Qué hay más quijotesco hoy en día
que admitir que nos has leído El Quijote. Hoy, que precisamente nos han dicho
que los huesos encontrados en el convento de Las Trinitarias son los del inefable
D. Miguel de Cervantes Saavedra. Porque, por ser vos quien sois, no caben unas
pocas o viles palabras para definir el universo literario creado por un
servidor como usted, de la última razón existencial afincada en la
supervivencia de su familia y de sí mismo. Esta vez, de nuevo el paso del
tiempo vuelve a jugar a favor de la letras, y de aquellos que se dedicaron a
componer y soñar sin saber siquiera a dónde les conduciría esa especie de
vigilia léxica exenta de mayores honores que unos pocos vellones de cobre con
los que poder mal vivir o subsistir en el umbral de la pobreza.
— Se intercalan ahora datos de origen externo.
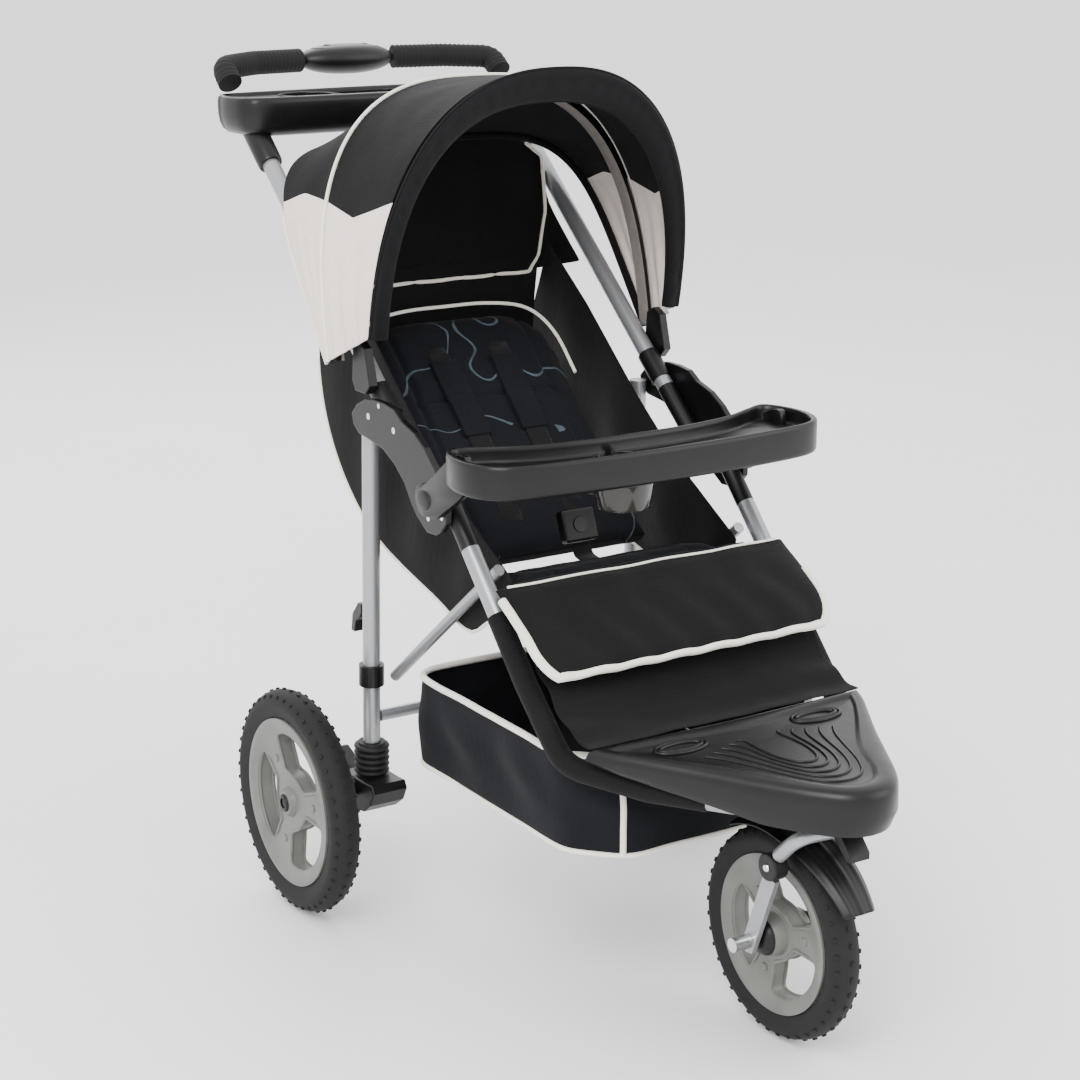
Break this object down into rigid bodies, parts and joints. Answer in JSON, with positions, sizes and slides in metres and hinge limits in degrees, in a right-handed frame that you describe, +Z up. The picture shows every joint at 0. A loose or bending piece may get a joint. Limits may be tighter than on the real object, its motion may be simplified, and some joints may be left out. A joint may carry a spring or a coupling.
{
  "type": "jogging stroller",
  "caption": "Three-wheeled folding jogging stroller with swivelling front wheel, three-part canopy, child tray, parent tray and storage basket.",
  "frame": {"origin": "on the ground below the middle of the overall length and width", "axes": "+Z up, the stroller faces -Y, its own right-hand side is -X"},
  "size_m": [0.664, 1.226, 1.083],
  "materials": {
    "silver_paint": "satin silver paint on aluminium tube",
    "charcoal_plastic": "satin moulded, fine grain",
    "black_plastic": "satin moulded",
    "smoked_plastic": "smoked, glossy",
    "tyre_rubber": "matt rubber with small tread blocks",
    "grip_foam": "matt foam with ribs",
    "boot_rubber": "matt, ribbed",
    "rim_plastic": "warm grey moulded",
    "black_fabric": "woven polyester",
    "canopy_fabric": "woven polyester",
    "webbing": "woven webbing",
    "cream_binding": "woven tape, used for the piping and the canopy's lower sides",
    "steel": "bright"
  },
  "bodies": {
    "front_frame": {"lower_frame_tube": "silver_paint", "steering_head": "silver_paint", "footrest": "charcoal_plastic", "footrest_fabric": "black_fabric", "calf_flap": "black_fabric", "seat_base": "black_fabric", "seat_wing_R": "black_fabric", "seat_wing_L": "black_fabric", "basket": "black_fabric", "crotch_strap": "webbing", "buckle": "black_plastic", "seat_hinge_rod": "steel"},
    "tray": {"child_tray": "charcoal_plastic", "cup_holder": "smoked_plastic"},
    "button": {"buckle_button": "black_plastic"},
    "backrest": {"seat_back": "black_fabric", "shoulder_strap_R": "webbing", "shoulder_strap_L": "webbing"},
    "handle_frame": {"handle_tube_R": "silver_paint", "handle_tube_L": "silver_paint", "hinge_bracket_R": "charcoal_plastic", "hinge_bracket_L": "charcoal_plastic", "grip_R": "grip_foam", "grip_L": "grip_foam", "handle_console": "black_plastic", "parent_tray": "charcoal_plastic", "canopy_pivot_R": "black_plastic", "canopy_pivot_L": "black_plastic", "canopy_rear_panel": "canopy_fabric"},
    "canopy_middle": {"canopy_mid_bow": "black_plastic", "canopy_mid_panel": "canopy_fabric"},
    "canopy_rim": {"canopy_front_rim": "canopy_fabric"},
    "rear_frame": {"rear_leg_R": "silver_paint", "rear_leg_L": "silver_paint", "leg_clamp_R": "black_plastic", "leg_clamp_L": "black_plastic", "rear_crossbar": "silver_paint"},
    "latch": {"fold_latch": "black_plastic"},
    "brace_right": {"brace_R": "silver_paint"},
    "brace_left": {"brace_L": "silver_paint"},
    "suspension_right": {"suspension_housing_R": "black_plastic", "suspension_boot_R": "boot_rubber"},
    "suspension_left": {"suspension_housing_L": "black_plastic", "suspension_boot_L": "boot_rubber"},
    "brake_right": {"brake_pedal_R": "black_plastic"},
    "brake_left": {"brake_pedal_L": "black_plastic"},
    "rear_wheel_right": {"rear_tyre_R": "tyre_rubber", "rear_rim_R": "rim_plastic"},
    "rear_wheel_left": {"rear_tyre_L": "tyre_rubber", "rear_rim_L": "rim_plastic"},
    "fork": {"fork_arms": "silver_paint", "fork_knuckle_R": "black_plastic", "fork_knuckle_L": "black_plastic", "fork_blade_R": "silver_paint", "fork_blade_L": "silver_paint", "front_axle": "steel", "mudguard": "black_plastic"},
    "lock_lever": {"swivel_lock": "black_plastic"},
    "front_wheel": {"front_tyre": "tyre_rubber", "front_rim": "rim_plastic"}
  },
  "joints": [
    {"name": "handle_fold", "type": "hinge", "parent": "front_frame", "child": "handle_frame", "pos_m": [0, -0.039, 0.587], "axis": [-1, 0, 0], "range_deg": [0, 85], "deforming": ["basket", "seat_wing_R", "seat_wing_L"]},
    {"name": "rear_fold", "type": "hinge", "parent": "handle_frame", "child": "rear_frame", "pos_m": [0, 0.1448, 0.645], "axis": [1, 0, 0], "range_deg": [0, 40], "deforming": ["basket", "seat_wing_R", "seat_wing_L"]},
    {"name": "brace_fold_right", "type": "hinge", "parent": "front_frame", "child": "brace_right", "pos_m": [-0.179, -0.12, 0.511], "axis": [-1, 0, 0], "range_deg": [0, 72]},
    {"name": "brace_fold_left", "type": "hinge", "parent": "front_frame", "child": "brace_left", "pos_m": [0.179, -0.12, 0.511], "axis": [-1, 0, 0], "range_deg": [0, 72]},
    {"name": "backrest_recline", "type": "hinge", "parent": "front_frame", "child": "backrest", "pos_m": [0, 0.032, 0.43], "axis": [-1, 0, 0], "range_deg": [-20, 12]},
    {"name": "canopy_front_fold", "type": "hinge", "parent": "canopy_middle", "child": "canopy_rim", "pos_m": [0, 0.13, 0.738], "axis": [-1, 0, 0], "range_deg": [0, 26], "deforming": ["canopy_mid_panel", "canopy_rear_panel"]},
    {"name": "canopy_middle_fold", "type": "hinge", "parent": "handle_frame", "child": "canopy_middle", "pos_m": [0, 0.13, 0.738], "axis": [-1, 0, 0], "range_deg": [0, 22.1], "deforming": ["canopy_mid_panel", "canopy_rear_panel"]},
    {"name": "tray_lift", "type": "hinge", "parent": "front_frame", "child": "tray", "pos_m": [0, -0.039, 0.587], "axis": [-1, 0, 0], "range_deg": [0, 45]},
    {"name": "buckle_press", "type": "slide", "parent": "front_frame", "child": "button", "axis": [0, 0.936, -0.352], "range_m": [0, 0.0022], "stiffness_N_per_m": 600, "springref_m": -0.001},
    {"name": "latch_swing", "type": "hinge", "parent": "rear_frame", "child": "latch", "pos_m": [-0.205, 0.173, 0.394], "axis": [1, 0, 0], "range_deg": [0, 60]},
    {"name": "steering_swivel", "type": "hinge", "parent": "front_frame", "child": "fork", "pos_m": [0, -0.541, 0.2872], "axis": [0, 0, 1], "continuous": true},
    {"name": "swivel_lock_lever", "type": "hinge", "parent": "fork", "child": "lock_lever", "pos_m": [0, -0.5565, 0.29], "axis": [-1, 0, 0], "range_deg": [0, 25]},
    {"name": "front_wheel_spin", "type": "hinge", "parent": "fork", "child": "front_wheel", "pos_m": [0, -0.451, 0.1287], "axis": [1, 0, 0], "continuous": true},
    {"name": "suspension_travel_right", "type": "slide", "parent": "rear_frame", "child": "suspension_right", "axis": [0, -0.0356, 0.9994], "range_m": [0, 0.012], "stiffness_N_per_m": 8000, "springref_m": -0.012, "deforming": ["suspension_boot_R"]},
    {"name": "brake_press_right", "type": "hinge", "parent": "suspension_right", "child": "brake_right", "pos_m": [-0.205, 0.2135, 0.147], "axis": [-1, 0, 0], "range_deg": [0, 15]},
    {"name": "rear_wheel_spin_right", "type": "hinge", "parent": "suspension_right", "child": "rear_wheel_right", "pos_m": [-0.312, 0.167, 0.149], "axis": [1, 0, 0], "continuous": true},
    {"name": "suspension_travel_left", "type": "slide", "parent": "rear_frame", "child": "suspension_left", "axis": [0, -0.0356, 0.9994], "range_m": [0, 0.012], "stiffness_N_per_m": 8000, "springref_m": -0.012, "deforming": ["suspension_boot_L"]},
    {"name": "brake_press_left", "type": "hinge", "parent": "suspension_left", "child": "brake_left", "pos_m": [0.205, 0.2135, 0.147], "axis": [-1, 0, 0], "range_deg": [0, 15]},
    {"name": "rear_wheel_spin_left", "type": "hinge", "parent": "suspension_left", "child": "rear_wheel_left", "pos_m": [0.312, 0.167, 0.149], "axis": [1, 0, 0], "continuous": true}
  ],
  "couplings": [
    {"joint": "rear_fold", "follows": "handle_fold", "ratio": 0.426},
    {"joint": "brace_fold_right", "follows": "handle_fold", "ratio": 0.783},
    {"joint": "brace_fold_left", "follows": "handle_fold", "ratio": 0.783},
    {"joint": "canopy_middle_fold", "follows": "canopy_front_fold", "ratio": 0.85}
  ]
}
Menos mal, que
gracias a este hallazgo sabremos, entre otras cosas, si D. Miguel tenía barba o
no, si su pelo era fuerte y largo, si el esternón presenta las heridas de las múltiples
batallas en las que compareció, o si sus dedos eran tan finos y largos como se
supone, pues ellos fueron los culpables, y el instrumento final, con el que
dibujar las letras con las que poder desfacer entuertos, amén de los últimos y
más ingeniosos culpables de adentrarse en las oscuridades del alma humana, cual
espeleólogos especializados en abismos.
A pesar de todo, el otro día, la
aventura de las letras me llevó a dotar a uno de mis personajes de la capacidad
de transformarse en libro, y no solo eso, pues mi protagonista quiso que en
cada uno de sus brazos se pudiera leer el inicio de El Quijote de la Mancha.
Este experimento nacido de un encargo, que el caprichoso destino dejó en mi
cuenta de correo, hizo posible que a mi personaje le crecieran letras en su
cuerpo, y que en su brazo derecho se pudiera leer: En un lugar de la Mancha; y
en su brazo izquierdo: de cuyo nombre no quiero acordarme. Mi hombre libro, de
esa forma, quiso reconciliarse con mi aciago destino de lector fracturado en
los avatares del tiempo. Esa es mi última experiencia vital y literaria con el
insigne caballero, capaz de enfrentarse al gigante Briareo sin miedo a la
muerte; una entelequia difícil de entender para todos, excepto para él, pues
ese monstruo en forma de molino de viento, cuyas grandes aspas en él tenían el
efecto de unos brazos a los que tener que vencer cual héroe que nunca fue
llamado a serlo, son el símbolo de lo posible dentro de lo imposible, lo que me
lleva a preguntarme: ¿hay algo más quijotesco hoy en día que ese personaje a la
vez loco y cuerdo? Ahí está su grandeza, en su capacidad para inmiscuirse en
las podredumbres del ser humano y de esa forma atisbar y proporcionar algo de
luz en el otro, en un efecto espejo digno de alabar.